-- START Items --

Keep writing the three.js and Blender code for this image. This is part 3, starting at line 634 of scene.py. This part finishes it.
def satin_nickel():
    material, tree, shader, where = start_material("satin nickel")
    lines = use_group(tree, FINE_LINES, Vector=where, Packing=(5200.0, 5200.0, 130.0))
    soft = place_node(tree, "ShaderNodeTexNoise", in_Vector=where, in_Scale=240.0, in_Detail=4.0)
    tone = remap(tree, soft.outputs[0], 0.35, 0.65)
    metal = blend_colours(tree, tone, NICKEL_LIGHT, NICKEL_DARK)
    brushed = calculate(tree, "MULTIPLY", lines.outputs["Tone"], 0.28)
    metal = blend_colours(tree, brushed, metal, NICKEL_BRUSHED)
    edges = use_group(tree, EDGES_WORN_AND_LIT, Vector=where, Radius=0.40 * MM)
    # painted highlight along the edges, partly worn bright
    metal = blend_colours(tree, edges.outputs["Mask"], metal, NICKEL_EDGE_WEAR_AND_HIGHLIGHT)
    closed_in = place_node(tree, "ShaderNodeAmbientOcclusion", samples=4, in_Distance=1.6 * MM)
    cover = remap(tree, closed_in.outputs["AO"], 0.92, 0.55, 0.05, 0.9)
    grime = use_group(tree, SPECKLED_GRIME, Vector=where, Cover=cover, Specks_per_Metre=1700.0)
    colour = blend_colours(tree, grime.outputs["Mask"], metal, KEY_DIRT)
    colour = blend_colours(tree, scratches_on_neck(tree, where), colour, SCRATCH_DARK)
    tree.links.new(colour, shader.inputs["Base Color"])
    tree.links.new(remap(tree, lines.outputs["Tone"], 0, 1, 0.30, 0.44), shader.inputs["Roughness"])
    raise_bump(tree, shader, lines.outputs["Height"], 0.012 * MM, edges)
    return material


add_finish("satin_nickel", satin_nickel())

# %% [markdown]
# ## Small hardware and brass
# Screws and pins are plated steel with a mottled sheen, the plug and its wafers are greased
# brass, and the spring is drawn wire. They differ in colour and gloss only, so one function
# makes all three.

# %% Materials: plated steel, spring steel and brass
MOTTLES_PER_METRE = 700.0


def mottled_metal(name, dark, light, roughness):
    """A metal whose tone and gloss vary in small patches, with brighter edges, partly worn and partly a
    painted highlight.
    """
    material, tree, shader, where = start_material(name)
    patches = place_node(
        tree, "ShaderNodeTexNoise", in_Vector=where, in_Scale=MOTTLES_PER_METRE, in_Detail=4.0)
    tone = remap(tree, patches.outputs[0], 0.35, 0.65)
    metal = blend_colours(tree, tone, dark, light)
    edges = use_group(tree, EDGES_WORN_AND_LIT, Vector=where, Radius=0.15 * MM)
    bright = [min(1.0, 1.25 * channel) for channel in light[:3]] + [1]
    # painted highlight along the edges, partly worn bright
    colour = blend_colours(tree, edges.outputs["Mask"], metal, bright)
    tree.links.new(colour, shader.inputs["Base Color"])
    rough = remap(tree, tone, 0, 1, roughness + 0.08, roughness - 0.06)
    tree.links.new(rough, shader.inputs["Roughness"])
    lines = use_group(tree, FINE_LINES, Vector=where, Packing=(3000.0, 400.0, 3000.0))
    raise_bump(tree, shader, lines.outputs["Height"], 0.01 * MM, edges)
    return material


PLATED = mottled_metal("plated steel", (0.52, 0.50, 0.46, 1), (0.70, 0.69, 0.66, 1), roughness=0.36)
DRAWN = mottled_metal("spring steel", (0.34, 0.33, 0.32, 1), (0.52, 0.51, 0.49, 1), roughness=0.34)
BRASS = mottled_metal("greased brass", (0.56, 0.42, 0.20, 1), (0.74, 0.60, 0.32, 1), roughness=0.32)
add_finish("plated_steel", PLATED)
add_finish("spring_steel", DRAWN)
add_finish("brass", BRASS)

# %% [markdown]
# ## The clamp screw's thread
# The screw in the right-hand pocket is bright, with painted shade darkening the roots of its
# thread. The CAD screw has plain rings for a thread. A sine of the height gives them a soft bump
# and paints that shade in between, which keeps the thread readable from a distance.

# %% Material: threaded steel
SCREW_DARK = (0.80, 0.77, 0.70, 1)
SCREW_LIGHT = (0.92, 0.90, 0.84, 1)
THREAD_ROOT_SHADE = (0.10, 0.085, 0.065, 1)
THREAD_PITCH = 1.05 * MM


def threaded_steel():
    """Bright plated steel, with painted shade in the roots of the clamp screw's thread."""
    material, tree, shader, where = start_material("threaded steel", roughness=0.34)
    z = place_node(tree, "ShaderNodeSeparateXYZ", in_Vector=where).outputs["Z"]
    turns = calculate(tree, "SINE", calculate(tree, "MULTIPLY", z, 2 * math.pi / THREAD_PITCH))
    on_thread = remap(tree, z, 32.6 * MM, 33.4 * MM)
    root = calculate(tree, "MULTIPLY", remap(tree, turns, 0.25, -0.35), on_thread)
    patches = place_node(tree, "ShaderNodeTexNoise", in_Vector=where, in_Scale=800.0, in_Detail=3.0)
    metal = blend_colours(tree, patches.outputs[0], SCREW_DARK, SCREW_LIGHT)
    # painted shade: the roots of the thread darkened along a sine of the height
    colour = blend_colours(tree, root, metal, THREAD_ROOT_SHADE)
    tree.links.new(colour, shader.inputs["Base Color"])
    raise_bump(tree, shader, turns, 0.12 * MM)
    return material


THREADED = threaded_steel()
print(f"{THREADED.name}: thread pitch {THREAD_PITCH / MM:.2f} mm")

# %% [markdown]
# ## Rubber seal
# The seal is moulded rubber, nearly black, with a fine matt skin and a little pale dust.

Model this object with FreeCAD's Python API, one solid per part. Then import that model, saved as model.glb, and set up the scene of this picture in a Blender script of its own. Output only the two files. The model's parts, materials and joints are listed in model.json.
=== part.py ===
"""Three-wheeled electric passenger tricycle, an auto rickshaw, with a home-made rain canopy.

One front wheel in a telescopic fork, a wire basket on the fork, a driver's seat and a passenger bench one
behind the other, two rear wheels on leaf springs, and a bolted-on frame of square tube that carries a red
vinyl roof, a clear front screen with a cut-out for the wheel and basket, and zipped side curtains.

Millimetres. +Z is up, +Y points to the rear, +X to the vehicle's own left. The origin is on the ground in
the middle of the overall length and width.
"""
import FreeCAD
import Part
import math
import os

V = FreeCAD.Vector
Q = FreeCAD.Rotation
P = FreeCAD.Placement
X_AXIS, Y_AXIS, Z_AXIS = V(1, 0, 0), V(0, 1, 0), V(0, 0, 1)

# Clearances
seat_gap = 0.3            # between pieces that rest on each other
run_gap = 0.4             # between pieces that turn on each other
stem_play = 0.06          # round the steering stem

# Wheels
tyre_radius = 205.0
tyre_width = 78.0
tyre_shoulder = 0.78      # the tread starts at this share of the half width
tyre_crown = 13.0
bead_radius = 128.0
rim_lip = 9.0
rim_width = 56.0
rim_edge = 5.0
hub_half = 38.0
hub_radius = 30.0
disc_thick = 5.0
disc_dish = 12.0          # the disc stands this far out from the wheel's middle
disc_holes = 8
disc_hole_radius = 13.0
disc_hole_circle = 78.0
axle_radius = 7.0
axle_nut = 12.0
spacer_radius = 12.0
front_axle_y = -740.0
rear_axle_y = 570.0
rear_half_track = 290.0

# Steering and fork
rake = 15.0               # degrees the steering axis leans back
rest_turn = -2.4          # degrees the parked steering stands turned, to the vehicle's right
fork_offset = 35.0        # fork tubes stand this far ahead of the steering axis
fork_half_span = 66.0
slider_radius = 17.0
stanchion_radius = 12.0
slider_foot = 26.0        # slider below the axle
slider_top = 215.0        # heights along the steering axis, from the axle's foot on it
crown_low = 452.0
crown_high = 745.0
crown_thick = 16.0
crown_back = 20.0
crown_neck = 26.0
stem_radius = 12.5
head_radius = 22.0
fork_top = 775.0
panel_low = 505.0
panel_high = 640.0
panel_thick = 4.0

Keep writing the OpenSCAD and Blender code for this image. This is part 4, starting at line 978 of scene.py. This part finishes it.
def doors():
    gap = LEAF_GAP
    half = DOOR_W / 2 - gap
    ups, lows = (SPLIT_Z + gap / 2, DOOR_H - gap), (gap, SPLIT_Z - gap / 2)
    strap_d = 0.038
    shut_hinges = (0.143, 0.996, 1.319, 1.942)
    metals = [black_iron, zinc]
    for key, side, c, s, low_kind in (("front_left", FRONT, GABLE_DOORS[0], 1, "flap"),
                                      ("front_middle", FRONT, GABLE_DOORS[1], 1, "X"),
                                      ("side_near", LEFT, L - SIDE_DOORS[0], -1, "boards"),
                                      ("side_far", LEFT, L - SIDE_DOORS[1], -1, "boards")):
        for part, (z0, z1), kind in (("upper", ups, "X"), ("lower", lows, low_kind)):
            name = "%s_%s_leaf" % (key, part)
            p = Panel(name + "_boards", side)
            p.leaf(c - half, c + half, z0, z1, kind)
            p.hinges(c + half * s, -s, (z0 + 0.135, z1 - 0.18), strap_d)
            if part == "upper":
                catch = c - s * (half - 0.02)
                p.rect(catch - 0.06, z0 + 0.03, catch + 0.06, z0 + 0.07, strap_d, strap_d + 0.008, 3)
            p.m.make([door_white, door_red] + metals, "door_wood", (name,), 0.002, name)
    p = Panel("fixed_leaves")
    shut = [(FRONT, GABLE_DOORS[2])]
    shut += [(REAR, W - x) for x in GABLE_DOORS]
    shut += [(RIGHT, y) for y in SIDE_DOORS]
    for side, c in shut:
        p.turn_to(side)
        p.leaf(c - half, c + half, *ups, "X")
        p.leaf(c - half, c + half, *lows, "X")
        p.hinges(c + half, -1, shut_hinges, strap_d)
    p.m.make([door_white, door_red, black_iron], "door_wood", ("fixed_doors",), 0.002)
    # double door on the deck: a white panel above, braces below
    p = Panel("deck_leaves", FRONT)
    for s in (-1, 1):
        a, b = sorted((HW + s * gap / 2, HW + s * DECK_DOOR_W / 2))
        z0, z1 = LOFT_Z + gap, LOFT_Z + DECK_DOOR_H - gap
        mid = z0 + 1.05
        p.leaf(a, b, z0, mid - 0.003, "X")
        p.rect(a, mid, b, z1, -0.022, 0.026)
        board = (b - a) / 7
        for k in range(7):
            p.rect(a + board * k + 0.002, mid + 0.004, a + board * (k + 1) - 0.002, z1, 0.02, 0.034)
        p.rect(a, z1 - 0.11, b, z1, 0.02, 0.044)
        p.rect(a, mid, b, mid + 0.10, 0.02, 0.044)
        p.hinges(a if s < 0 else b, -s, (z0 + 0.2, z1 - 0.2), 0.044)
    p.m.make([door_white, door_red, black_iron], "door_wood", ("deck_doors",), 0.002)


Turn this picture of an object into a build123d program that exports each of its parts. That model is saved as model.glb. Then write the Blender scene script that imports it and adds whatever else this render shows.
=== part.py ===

-- END Items --

§ **What you will do**: Take the line with "Turn this picture" and all lines after it through the end of the records, and write them out exactly; include nothing else.

§ **Task solution**:
Turn this picture of an object into a build123d program that exports each of its parts. That model is saved as model.glb. Then write the Blender scene script that imports it and adds whatever else this render shows.
=== part.py ===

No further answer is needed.